Ronan the Accuser is portrayed by Lee Pace from the phenomenal AMC show Halt and Catch Fire and though he serves as the film’s principal adversary the real wattage comes from small moments from Avengers enemy Thanos [voiced by Josh Brolin in preparation for Joss Whedon’s pending sequel] and Benicio Del Toro’s colorful oddity The Collector. Ronan feels like a secondary villain from a Thor movie and though he has one-note motivation and very little depth Pace gives it his all and a scene late in the movie helps justify his participation. Ronan and his motivation to destroy worlds is familiar though his grudging alliance with Thanos makes for some interesting material. The one genre trend the Marvel movies have as a whole balked at is in making the villains more colorful and exciting than the heroes. Part of their success is in great casting and in putting the emphasis on the characters with their name on the cover and Gunn’s film is no exception. This film is all about the Guardians and each character’s little way of making the movie broadly appealing but with attitude.

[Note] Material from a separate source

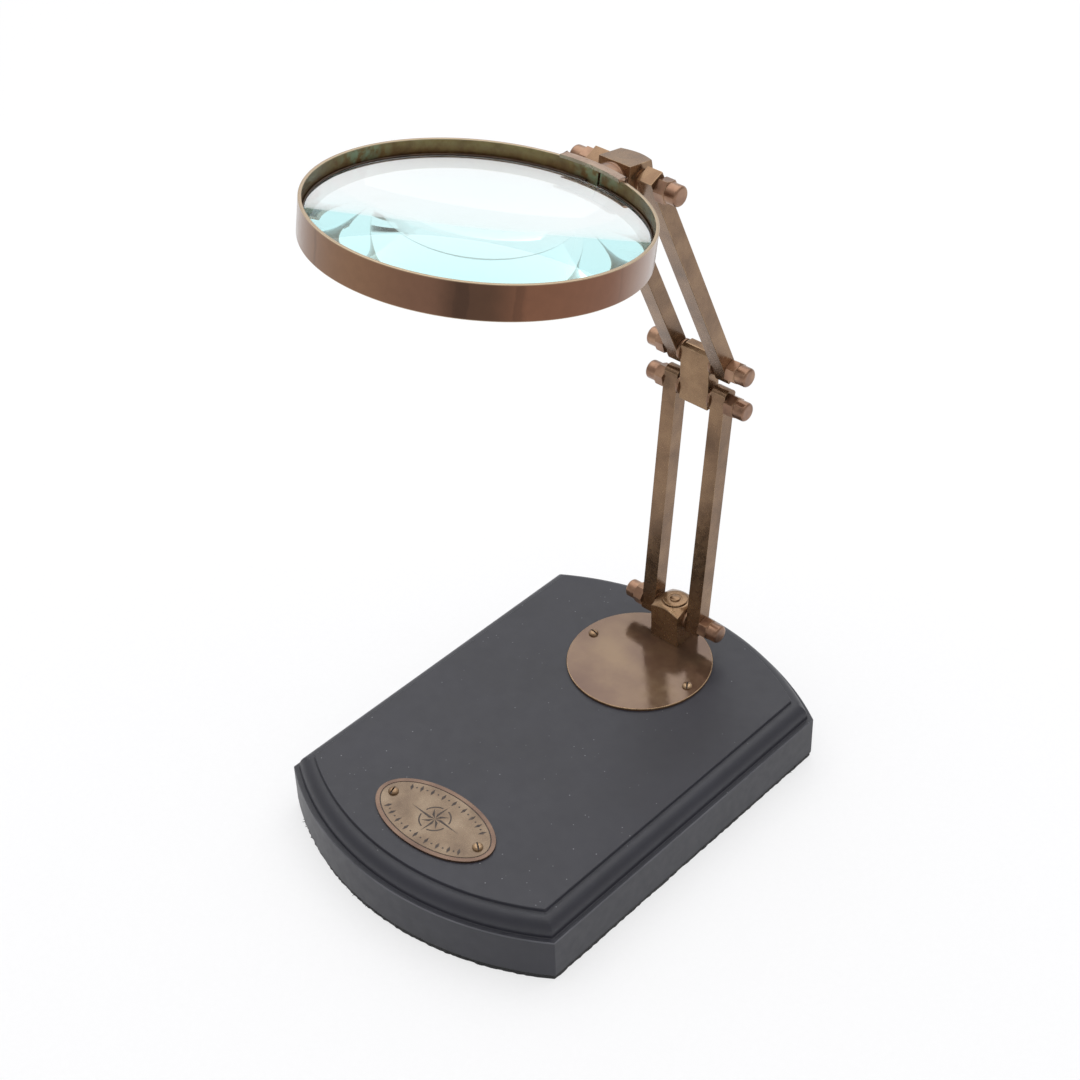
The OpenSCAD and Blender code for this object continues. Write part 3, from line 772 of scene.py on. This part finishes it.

Chris Pratt anchors the film perfectly. There’s not a bad decision in his entire performance. He’s funny, sexy, effective as an action lead, and effective in at times being nothing but hot air. A great melding of Indiana Jones and Han Solo, actually. Zoe Saldana comes off as the generic tough female but ends up being a great addition and her character provides much-needed connective tissue. Dave Bautista as Drax got very little play in the trailers but ends up being one of the best parts of the movie through great dialogue and actions that lead to interesting places. A couple of the best moments in the movie originate with Drax. Groot and Rocket are the big wild card. They easily could have derailed the entire effort: two CGI characters with tons of dialogue and many complex and integral scenes. Voiced by Vin Diesel and Bradley Cooper they singlehandedly take a very good film and make it something larger. A true crossover. They’re funny, great additions to the team and surprisingly soulful. Kids are going to eat them up.
Though Star Wars is the tuning fork for a lot of what makes this movie such a delight the real heart of it is James Gunn’s distillation of what makes up the bedrock of this high moment for genre films. He’s a product of the 70’s and 80’s and the comics, toys, and limitations therein. He’s made a movie for today that’s also a reward for yesterday. This will be someone’s Ghostbusters. It’ll be their Star Wars. It’ll be that magic transportive film that entertains the absolute right way. It’s not cheap. It’s mainstream through the back door, choosing smarts and sass over bombastics and tropes. It doesn’t hurt that Gunn stalwart Michael Rooker, John C. Reilly, Peter Serafinowicz, and Djimon Hounsou show up to enliven things. It’s a film that will have children loving every minute while their parents grin ear to ear.
This is an all-out blast and the best 3-D experience in a long time. Pay the extra tariff and watch it as big and loud as you can.